2. The Town awarded four Daysailer Licenses in 1996.
3. Nugent does not press an appeal of the dismissal of his Rule 80B count because the issues addressed there are identical to those presented in his other counts.
4. Because we conclude that the Town's regulation of daysailer parking on the public landing was a properly authorized governmental action, we need not reach the Town's argument that its action was proprietary and not regulatory in nature. Cf. State v. Norton, 335 A.2d 607, 611 (Me.1975).
5. Nugent also raises as-applied equal protection and substantive due process claims to the inclusion of paragraph 5(G) in his 1996 Daysailer License Agreement. There is no evidence in the record, however, that the Town has enforced this provision against Nugent. All that was before the court were the provision itself and the authority and rationale for its adoption. Nugent's as-applied claims therefore require no further discussion.

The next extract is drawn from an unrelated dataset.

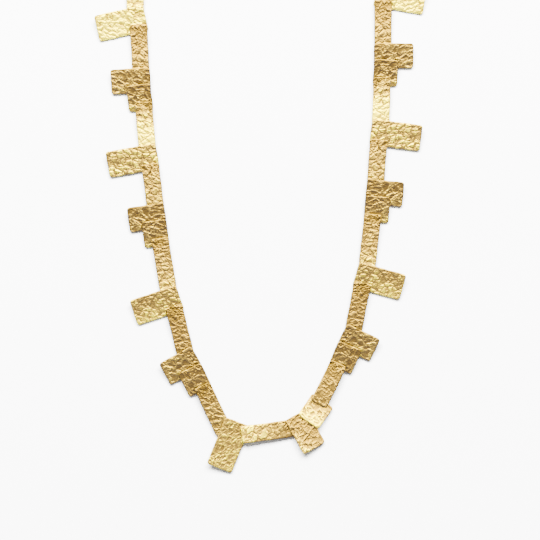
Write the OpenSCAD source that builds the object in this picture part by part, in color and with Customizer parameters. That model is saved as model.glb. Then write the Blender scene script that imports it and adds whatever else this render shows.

6. Nugent argues that we must review the trial court's decision with “great care” because it adopted the Town's proposed order with only a few minor changes. See Weeks v. Weeks, 650 A.2d 945, 946 (Me.1994) ( “when a trial court adopts verbatim the proposed findings of a party, we must scrutinize the findings closely to determine whether the court has adequately performed its judicial function.”). In the context of a motion for summary judgment, however, the court's function is not to find fact, but rather to determine the existence or absence of genuine issues of material fact based upon a review of the parties' Rule 7(d) statements. The submission of proposed orders and their use by the court in this context is both anticipated by the Rules, see M.R.Civ.P. 7(b)(3), and necessary to maximize the use of judicial time.
7. “In order to successfully challenge the constitutionality of a statute on due process grounds, a party ‘must establish the complete absence of any facts that would support the need for its enactment.’ ” Eaton, 577 A.2d at 1166 (citations omitted).